What to include in your template
If you are creating or choosing a template, make sure it covers the essentials without becoming bloated. The most useful sections are your current role snapshot, your one- to three-year goal, your top strengths, your skill gaps, your key milestones, your action steps, and your monthly review notes.
You may also want space for motivation. Not fluffy affirmations, but a clear reminder of why this growth matters. Maybe you want more income, more flexibility, more meaningful work, or greater confidence. When progress feels slow, that reason helps you stay consistent.

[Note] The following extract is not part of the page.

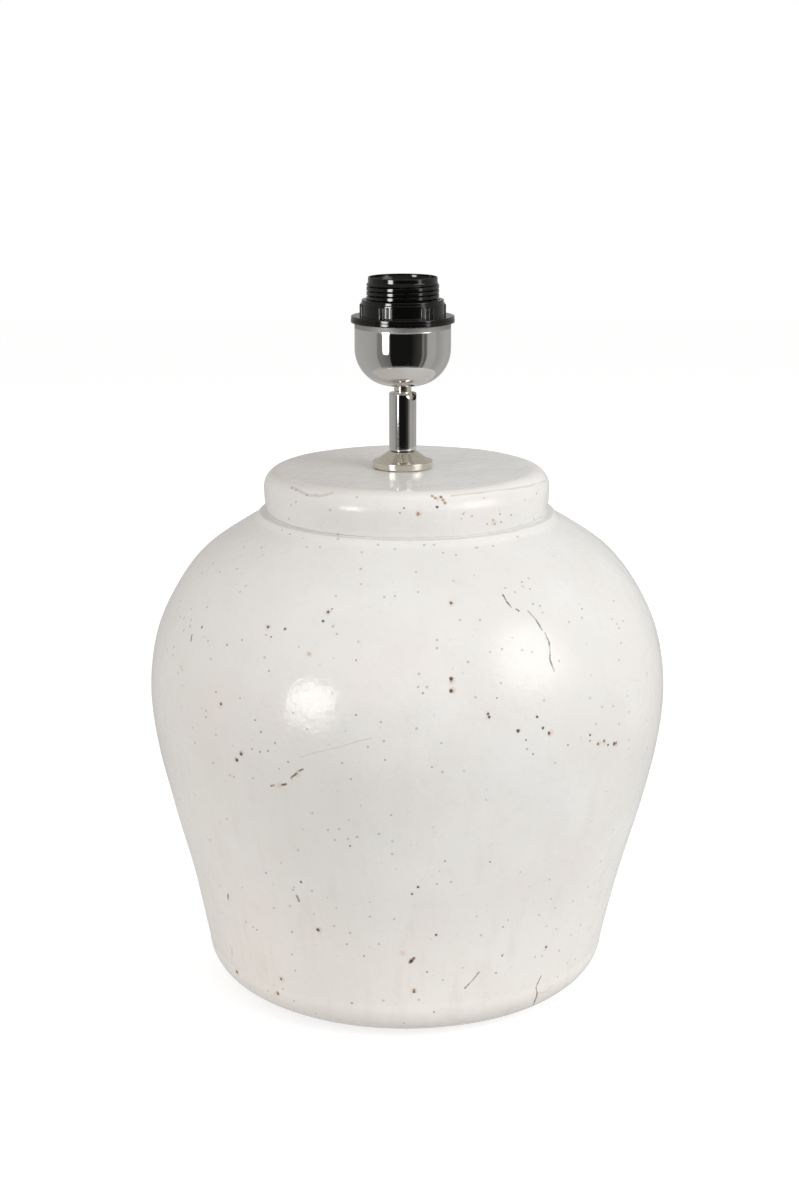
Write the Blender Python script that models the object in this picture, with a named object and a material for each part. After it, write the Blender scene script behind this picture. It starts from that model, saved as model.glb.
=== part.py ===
# Table lamp base: a glazed ceramic jar with a chrome ball joint and a threaded lampholder.
# Metres, +Z up. The origin is on the table plane, in the middle under the jar.

import math

import bmesh
import bpy
from mathutils import Matrix, Vector

MM = 0.001

# Shared clearances and counts
FIT_GAP = 0.3 * MM
CUT_OVERRUN = 4.0 * MM
JAR_SEGMENTS = 44
ROUND_SEGMENTS = 32
SMALL_SEGMENTS = 20
SMOOTH_ANGLE = math.radians(35)

# Ceramic jar
JAR_HEIGHT = 296.0 * MM
BELLY_DIAMETER = 290.5 * MM
FOOT_CONTACT_DIAMETER = 172.0 * MM
FOOT_EDGE_HEIGHT = 23.0 * MM
COLLAR_DIAMETER = 159.2 * MM
COLLAR_HEIGHT = 23.8 * MM
COLLAR_TOP_ROUND = 10.4 * MM
COLLAR_FLAT_DIAMETER = 138.5 * MM
JAR_WALL = 7.0 * MM
JAR_TOP_WALL = 9.0 * MM
FOOT_RING_WIDTH = 14.0 * MM
FOOT_RECESS_DEPTH = 2.5 * MM
FOOT_FLOOR = 9.0 * MM
FOOT_OPENING_DIAMETER = 124.0 * MM
ROD_HOLE_DIAMETER = 11.0 * MM

# Outline of the jar's body: share of the height from foot edge to crease, share of the belly's radius
BODY_OUTLINE_SHARES = (
    (0.00, 0.788),
    (0.17, 0.850),
    (0.34, 0.929),
    (0.48, 0.983),
    (0.60, 1.000),
    (0.72, 0.971),
    (0.82, 0.898),
    (0.90, 0.798),
    (0.96, 0.655),
    (1.00, 0.534),
)
BODY_STEPS = 2

# Felt pads
PAD_COUNT = 4
PAD_THICKNESS = 1.2 * MM
PAD_DIAMETER = 11.0 * MM

# Cable outlet
OUTLET_HEIGHT = 36.0 * MM
GROMMET_BORE = 7.0 * MM
GROMMET_NECK_DIAMETER = 10.0 * MM
GROMMET_LIP_DIAMETER = 14.0 * MM
GROMMET_LIP = 1.6 * MM

# Hollow threaded rod and what clamps it in the jar's top
ROD_DIAMETER = 9.9 * MM
ROD_BORE = 7.4 * MM
ROD_TAIL = 4.0 * MM
ROD_CHAMFER = 0.5 * MM
FIBRE_WASHER_DIAMETER = 32.0 * MM
FIBRE_WASHER = 1.5 * MM
STEEL_WASHER_DIAMETER = 28.0 * MM
STEEL_WASHER = 1.5 * MM
THREAD_HOLE_DIAMETER = 10.5 * MM
NUT_ACROSS_FLATS = 17.0 * MM
NUT_HEIGHT = 4.0 * MM
NUT_CHAMFER = 0.8 * MM

# Rosette
ROSETTE_DIAMETER = 33.4 * MM
ROSETTE_RIM = 3.9 * MM
ROSETTE_LEDGE_RISE = 0.6 * MM
ROSETTE_CONE_DIAMETER = 27.4 * MM
ROSETTE_CONE = 4.4 * MM
ROSETTE_TOP_DIAMETER = 15.8 * MM
ROSETTE_WALL = 1.2 * MM
ROSETTE_ROUND = 0.4 * MM

# Ball joint
HOUSING_DIAMETER = 15.2 * MM
HOUSING_LENGTH = 32.4 * MM
HOUSING_CHAMFER = 0.7 * MM
HOUSING_THREAD_DEPTH = 10.0 * MM
BALL_DIAMETER = 12.2 * MM
BALL_DEPTH = 4.0 * MM
LIP_DIAMETER = 10.2 * MM
NECK_DIAMETER = 9.6 * MM
STUD_BORE = 6.0 * MM
STUD_FLARE_DIAMETER = 8.4 * MM
STUD_FLARE = 1.8 * MM
SLOT_WIDTH = 10.3 * MM
SLOT_AZIMUTH = math.radians(-37.0)
SLOT_TILT = math.radians(46.0)
SEAT_DEPTH = 7.8 * MM
SEAT_BORE = 8.4 * MM
SEAT_WALL_CLEARANCE = 0.3 * MM
SPRING_WIRE = 1.1 * MM
SPRING_TURNS = 3.5
SPRING_STEPS = 12

# Lampholder cup
CUP_BOTTOM_ABOVE_HOUSING = 4.0 * MM
CUP_DIAMETER = 53.2 * MM
CUP_HEIGHT = 34.6 * MM
CUP_ROUND_HEIGHT = 20.5 * MM
CUP_FLAT_DIAMETER = 13.0 * MM
CUP_WALL = 1.0 * MM
CUP_HOLE_DIAMETER = 10.1 * MM
CUP_STEPS = 7

# Inner cap of the lampholder
CAP_BOSS_DIAMETER = 14.6 * MM
CAP_BOSS_HEIGHT = 8.2 * MM
CAP_CONE_HEIGHT = 6.0 * MM
CAP_DIAMETER = 41.0 * MM
CAP_HEIGHT = 28.7 * MM
CAP_WALL = 2.3 * MM
CAP_FLOOR_HEIGHT = 10.7 * MM
CAP_LEDGE_WIDTH = 2.2 * MM
CAP_LEDGE_HEIGHT = 20.4 * MM
STUD_TOP_ABOVE_CAP_FLOOR = 1.5 * MM
GRUB_DIAMETER = 2.4 * MM
GRUB_HEIGHT_ON_BOSS = 4.1 * MM
GRUB_INSET = 0.3 * MM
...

If you learn best through structure, pairing your template with checklists, skill-building resources, or short audio lessons can make the whole process more practical. That is often the difference between planning and actual follow-through.
Progress beats perfection
The biggest mistake people make with career planning is waiting until they feel fully ready. Ready is overrated. Clear is better. A simple plan you use is far more valuable than an elaborate document you never revisit.
Start with what you know now. Name the role or direction you want. Identify the next few skills or actions that matter most. Put review dates on the calendar. Then let the plan evolve as you do.
Your career does not need more guesswork. It needs a direction you believe in and a structure that helps you keep moving, even when the path changes.